LGBT+ History Month – Young People and Mental Health
LGBT+ History Month – Young People and Mental Health
February marks LGBT+ history month, and whilst this is a celebratory month that delves into the historical advancement of the LGBT+ community, a sizeable amount of the community’s history is the discrimination members have faced.
Research suggests children and young people who identify as LGBT+ have a higher risk of developing a mental health condition. This is not to say that identifying as LGBT+ causes mental health problems, rather the discrimination they face has a significant impact on their mental health.
Why is it important LGBT+ Children and Young People are validated?
University of Cambridge research for Stonewall in The School Report (2017) found that:
- Over half of LGBT young people (53 per cent) don’t feel there is an adult at school or college they can talk to about being LGBT.
- Three in five LGBT young people (60 per cent) don’t have an adult to talk to at home.
- Two in five LGBT young people (40 per cent) have never been taught anything about LGBT issues at school.
- Two-thirds of LGBT young people (66 per cent) say their school doesn’t offer help to access resources that can support them.
- One in three trans young people (33 per cent) are not able to be known by their preferred name at school, while three in five (58 per cent) are not allowed to use the toilets they feel comfortable in.
- Nearly half of LGBT young people (45 per cent) – including 64 per cent of trans young people – are bullied for being LGBT at school or college.
As a child or young person, they may be feeling overwhelmed, worried or confused, but this is normal and completely understandable. We would encourage children and young people to speak confidently to a trusted person who can support them on their journey. We should focus on the achievement this is for many young people, to finally have that conversation and to present as their authentic selves.
As a member of the LGBT+ community myself, I have noticed the relief felt when I can openly talk about my sexuality without the stigma and strange looks we expect. During my teen years, I felt seen and comfortable among my peers and not like the outcast society said I would be. I was privileged with my coming out story, however, I know many have trauma relating back to that time in their life. This is why LGBT+ History Month is so important in educating a wider audience on ways we can support and become more inclusive as society.
Written by Sophie Wrotniak.
Ways To Connect With Your Teenager
Staying connected with your teen can look very different to connecting with a younger child – they have more independence and autonomy and are often experimenting with their sense of self.
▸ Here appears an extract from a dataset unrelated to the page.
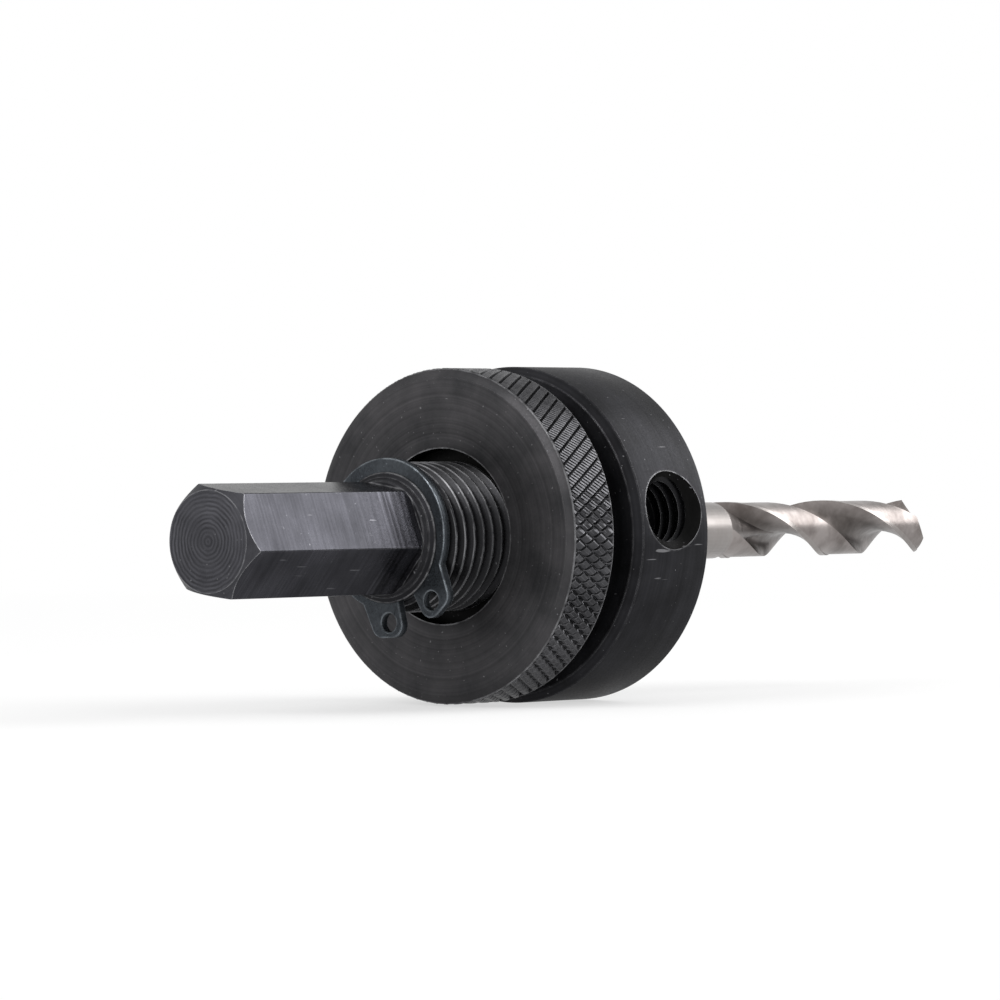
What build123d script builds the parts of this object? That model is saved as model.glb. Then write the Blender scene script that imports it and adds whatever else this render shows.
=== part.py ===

As you may be aware, the connection we have with our teenage children can be just as important as the connections we have when they are younger – providing them with a safe base and unconditional love whilst they find out who they are and who they want to be in the world is no small thing!
Below, our clinical lead for Children and Young People’s services, Rebecca Kinnear, lists her top 5 ways to connect with your teen:
Active listening can be difficult – especially if your teen is telling you something that is difficult to hear as a parent.
Active listening involves being non-judgemental, patient, empathetic and respectful. It means being quiet and not jumping in with the solutions or your opinions but holding space for what they have to say.
You may think that your teen is coming to you for an answer, but oftentimes teenagers tell us that they just want to be heard and validated.
Ask them open-ended gently curious questions to show that you are interested in what they have to say. By showing interest and wanting to know more, you show your teen that what they have to say is important to you, and interesting.
Think about the environment;
For some teens, the idea of sitting across the dining table and having a deep and meaningful conversation with intense eye contact can be daunting! Perhaps your teen finds it easier to talk in the car or when walking the dog together where eye contact is reduced and there are other things to focus your eyes on.
Create 1:1 time;
This can be particularly challenging if you have more than one child however children often share that they enjoy 1:1 time with their parent/s as they are able to talk about things that they perhaps wouldn’t if their sibling was present.
This could be just time in the car – making it fun and singing along to their songs, time after their sibling has gone to bed or whilst the sibling is at an activity – whenever you can find those pockets of time.
Show up authentically;
Being a parent can bring all the “shoulds” and “musts” such as telling yourself “I should always have the answer” or “I must fix their problems for them”.
It can be powerful to model how we manage our own emotions as adults – for example, admitting when we have acted in the heat of the moment and apologising can help you to connect with your teen by showing them respect, authenticity and modelling emotional regulation.
The key thing to remember is that teenagers may need you to persevere and be consistent, showing them that you will be there, no matter what.
This can be tiring as a parent, so remember to look after yourself too!